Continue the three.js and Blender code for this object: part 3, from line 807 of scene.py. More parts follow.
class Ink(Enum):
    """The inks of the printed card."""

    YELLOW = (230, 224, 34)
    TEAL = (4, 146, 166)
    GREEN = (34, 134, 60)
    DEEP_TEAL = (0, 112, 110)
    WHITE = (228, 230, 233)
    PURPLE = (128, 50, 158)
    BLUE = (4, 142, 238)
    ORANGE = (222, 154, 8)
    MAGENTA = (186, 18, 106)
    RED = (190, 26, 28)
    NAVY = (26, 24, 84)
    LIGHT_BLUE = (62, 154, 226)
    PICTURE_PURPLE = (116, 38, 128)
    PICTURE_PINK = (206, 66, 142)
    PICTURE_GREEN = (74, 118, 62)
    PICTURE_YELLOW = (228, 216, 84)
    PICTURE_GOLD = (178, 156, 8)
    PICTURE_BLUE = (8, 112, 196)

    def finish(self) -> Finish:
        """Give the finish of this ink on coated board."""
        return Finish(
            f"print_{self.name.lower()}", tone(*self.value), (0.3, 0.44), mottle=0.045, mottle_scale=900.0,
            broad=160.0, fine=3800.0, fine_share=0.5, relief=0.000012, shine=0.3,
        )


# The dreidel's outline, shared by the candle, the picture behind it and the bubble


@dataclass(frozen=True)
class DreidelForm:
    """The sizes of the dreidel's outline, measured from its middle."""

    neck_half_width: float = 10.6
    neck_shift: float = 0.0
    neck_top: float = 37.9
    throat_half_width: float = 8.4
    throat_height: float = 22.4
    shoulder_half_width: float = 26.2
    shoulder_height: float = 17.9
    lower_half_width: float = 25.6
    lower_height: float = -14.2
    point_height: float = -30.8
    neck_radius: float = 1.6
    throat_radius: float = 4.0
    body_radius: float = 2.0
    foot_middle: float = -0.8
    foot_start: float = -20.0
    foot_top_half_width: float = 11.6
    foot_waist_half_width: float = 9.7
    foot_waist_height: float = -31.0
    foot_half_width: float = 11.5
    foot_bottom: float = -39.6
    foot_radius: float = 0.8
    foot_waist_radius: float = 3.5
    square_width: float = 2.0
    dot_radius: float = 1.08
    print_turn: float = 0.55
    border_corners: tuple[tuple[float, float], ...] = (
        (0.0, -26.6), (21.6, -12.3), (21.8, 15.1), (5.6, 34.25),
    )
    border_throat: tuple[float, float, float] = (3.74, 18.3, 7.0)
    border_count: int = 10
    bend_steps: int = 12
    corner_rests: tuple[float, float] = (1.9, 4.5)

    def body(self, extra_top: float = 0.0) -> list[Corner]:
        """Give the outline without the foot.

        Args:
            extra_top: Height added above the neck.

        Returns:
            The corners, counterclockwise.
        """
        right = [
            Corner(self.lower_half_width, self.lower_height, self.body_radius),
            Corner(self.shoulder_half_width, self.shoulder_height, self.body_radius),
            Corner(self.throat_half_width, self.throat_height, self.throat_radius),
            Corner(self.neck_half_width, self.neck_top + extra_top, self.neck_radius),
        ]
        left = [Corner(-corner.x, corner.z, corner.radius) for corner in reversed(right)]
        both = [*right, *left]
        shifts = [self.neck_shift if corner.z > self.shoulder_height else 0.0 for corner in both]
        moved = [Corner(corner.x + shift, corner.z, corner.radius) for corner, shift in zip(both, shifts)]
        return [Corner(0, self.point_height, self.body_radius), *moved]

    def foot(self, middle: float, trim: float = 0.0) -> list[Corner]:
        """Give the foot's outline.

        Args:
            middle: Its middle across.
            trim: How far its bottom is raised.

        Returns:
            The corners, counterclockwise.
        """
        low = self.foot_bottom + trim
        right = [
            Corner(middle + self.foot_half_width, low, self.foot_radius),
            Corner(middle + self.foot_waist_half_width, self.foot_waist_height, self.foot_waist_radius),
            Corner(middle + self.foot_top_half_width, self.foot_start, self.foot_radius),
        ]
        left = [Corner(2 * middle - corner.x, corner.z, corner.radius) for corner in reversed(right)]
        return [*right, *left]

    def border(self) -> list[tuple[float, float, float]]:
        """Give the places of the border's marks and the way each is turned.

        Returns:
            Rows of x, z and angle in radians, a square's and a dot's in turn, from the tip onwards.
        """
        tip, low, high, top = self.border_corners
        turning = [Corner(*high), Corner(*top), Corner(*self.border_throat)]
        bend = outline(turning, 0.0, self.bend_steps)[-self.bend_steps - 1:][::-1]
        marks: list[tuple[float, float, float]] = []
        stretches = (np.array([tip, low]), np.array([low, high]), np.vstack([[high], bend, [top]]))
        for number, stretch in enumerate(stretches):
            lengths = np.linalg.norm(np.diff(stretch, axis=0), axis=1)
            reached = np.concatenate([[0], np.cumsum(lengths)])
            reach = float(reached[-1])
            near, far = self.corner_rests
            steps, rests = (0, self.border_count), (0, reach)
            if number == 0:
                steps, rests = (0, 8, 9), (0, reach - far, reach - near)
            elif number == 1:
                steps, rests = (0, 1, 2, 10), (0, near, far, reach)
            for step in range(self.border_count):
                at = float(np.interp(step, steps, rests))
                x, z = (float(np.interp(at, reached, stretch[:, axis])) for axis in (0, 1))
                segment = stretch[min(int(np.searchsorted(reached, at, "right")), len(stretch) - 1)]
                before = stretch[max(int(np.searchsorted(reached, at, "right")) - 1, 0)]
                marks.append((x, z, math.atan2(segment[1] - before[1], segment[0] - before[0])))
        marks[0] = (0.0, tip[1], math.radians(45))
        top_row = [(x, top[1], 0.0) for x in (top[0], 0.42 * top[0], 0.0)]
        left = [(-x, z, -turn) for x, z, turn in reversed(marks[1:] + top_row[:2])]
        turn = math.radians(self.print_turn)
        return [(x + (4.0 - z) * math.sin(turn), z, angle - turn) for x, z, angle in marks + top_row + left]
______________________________
- **GIVEN EXERCISE**:
Extract the full listing above without altering anything.

- **OUTPUT OF THE EXERCISE**:
Continue the three.js and Blender code for this object: part 3, from line 807 of scene.py. More parts follow.
class Ink(Enum):
    """The inks of the printed card."""

    YELLOW = (230, 224, 34)
    TEAL = (4, 146, 166)
    GREEN = (34, 134, 60)
    DEEP_TEAL = (0, 112, 110)
    WHITE = (228, 230, 233)
    PURPLE = (128, 50, 158)
    BLUE = (4, 142, 238)
    ORANGE = (222, 154, 8)
    MAGENTA = (186, 18, 106)
    RED = (190, 26, 28)
    NAVY = (26, 24, 84)
    LIGHT_BLUE = (62, 154, 226)
    PICTURE_PURPLE = (116, 38, 128)
    PICTURE_PINK = (206, 66, 142)
    PICTURE_GREEN = (74, 118, 62)
    PICTURE_YELLOW = (228, 216, 84)
    PICTURE_GOLD = (178, 156, 8)
    PICTURE_BLUE = (8, 112, 196)

    def finish(self) -> Finish:
        """Give the finish of this ink on coated board."""
        return Finish(
            f"print_{self.name.lower()}", tone(*self.value), (0.3, 0.44), mottle=0.045, mottle_scale=900.0,
            broad=160.0, fine=3800.0, fine_share=0.5, relief=0.000012, shine=0.3,
        )


# The dreidel's outline, shared by the candle, the picture behind it and the bubble


@dataclass(frozen=True)
class DreidelForm:
    """The sizes of the dreidel's outline, measured from its middle."""

    neck_half_width: float = 10.6
    neck_shift: float = 0.0
    neck_top: float = 37.9
    throat_half_width: float = 8.4
    throat_height: float = 22.4
    shoulder_half_width: float = 26.2
    shoulder_height: float = 17.9
    lower_half_width: float = 25.6
    lower_height: float = -14.2
    point_height: float = -30.8
    neck_radius: float = 1.6
    throat_radius: float = 4.0
    body_radius: float = 2.0
    foot_middle: float = -0.8
    foot_start: float = -20.0
    foot_top_half_width: float = 11.6
    foot_waist_half_width: float = 9.7
    foot_waist_height: float = -31.0
    foot_half_width: float = 11.5
    foot_bottom: float = -39.6
    foot_radius: float = 0.8
    foot_waist_radius: float = 3.5
    square_width: float = 2.0
    dot_radius: float = 1.08
    print_turn: float = 0.55
    border_corners: tuple[tuple[float, float], ...] = (
        (0.0, -26.6), (21.6, -12.3), (21.8, 15.1), (5.6, 34.25),
    )
    border_throat: tuple[float, float, float] = (3.74, 18.3, 7.0)
    border_count: int = 10
    bend_steps: int = 12
    corner_rests: tuple[float, float] = (1.9, 4.5)

    def body(self, extra_top: float = 0.0) -> list[Corner]:
        """Give the outline without the foot.

        Args:
            extra_top: Height added above the neck.

        Returns:
            The corners, counterclockwise.
        """
        right = [
            Corner(self.lower_half_width, self.lower_height, self.body_radius),
            Corner(self.shoulder_half_width, self.shoulder_height, self.body_radius),
            Corner(self.throat_half_width, self.throat_height, self.throat_radius),
            Corner(self.neck_half_width, self.neck_top + extra_top, self.neck_radius),
        ]
        left = [Corner(-corner.x, corner.z, corner.radius) for corner in reversed(right)]
        both = [*right, *left]
        shifts = [self.neck_shift if corner.z > self.shoulder_height else 0.0 for corner in both]
        moved = [Corner(corner.x + shift, corner.z, corner.radius) for corner, shift in zip(both, shifts)]
        return [Corner(0, self.point_height, self.body_radius), *moved]

    def foot(self, middle: float, trim: float = 0.0) -> list[Corner]:
        """Give the foot's outline.

        Args:
            middle: Its middle across.
            trim: How far its bottom is raised.

        Returns:
            The corners, counterclockwise.
        """
        low = self.foot_bottom + trim
        right = [
            Corner(middle + self.foot_half_width, low, self.foot_radius),
            Corner(middle + self.foot_waist_half_width, self.foot_waist_height, self.foot_waist_radius),
            Corner(middle + self.foot_top_half_width, self.foot_start, self.foot_radius),
        ]
        left = [Corner(2 * middle - corner.x, corner.z, corner.radius) for corner in reversed(right)]
        return [*right, *left]

    def border(self) -> list[tuple[float, float, float]]:
        """Give the places of the border's marks and the way each is turned.

        Returns:
            Rows of x, z and angle in radians, a square's and a dot's in turn, from the tip onwards.
        """
        tip, low, high, top = self.border_corners
        turning = [Corner(*high), Corner(*top), Corner(*self.border_throat)]
        bend = outline(turning, 0.0, self.bend_steps)[-self.bend_steps - 1:][::-1]
        marks: list[tuple[float, float, float]] = []
        stretches = (np.array([tip, low]), np.array([low, high]), np.vstack([[high], bend, [top]]))
        for number, stretch in enumerate(stretches):
            lengths = np.linalg.norm(np.diff(stretch, axis=0), axis=1)
            reached = np.concatenate([[0], np.cumsum(lengths)])
            reach = float(reached[-1])
            near, far = self.corner_rests
            steps, rests = (0, self.border_count), (0, reach)
            if number == 0:
                steps, rests = (0, 8, 9), (0, reach - far, reach - near)
            elif number == 1:
                steps, rests = (0, 1, 2, 10), (0, near, far, reach)
            for step in range(self.border_count):
                at = float(np.interp(step, steps, rests))
                x, z = (float(np.interp(at, reached, stretch[:, axis])) for axis in (0, 1))
                segment = stretch[min(int(np.searchsorted(reached, at, "right")), len(stretch) - 1)]
                before = stretch[max(int(np.searchsorted(reached, at, "right")) - 1, 0)]
                marks.append((x, z, math.atan2(segment[1] - before[1], segment[0] - before[0])))
        marks[0] = (0.0, tip[1], math.radians(45))
        top_row = [(x, top[1], 0.0) for x in (top[0], 0.42 * top[0], 0.0)]
        left = [(-x, z, -turn) for x, z, turn in reversed(marks[1:] + top_row[:2])]
        turn = math.radians(self.print_turn)
        return [(x + (4.0 - z) * math.sin(turn), z, angle - turn) for x, z, angle in marks + top_row + left]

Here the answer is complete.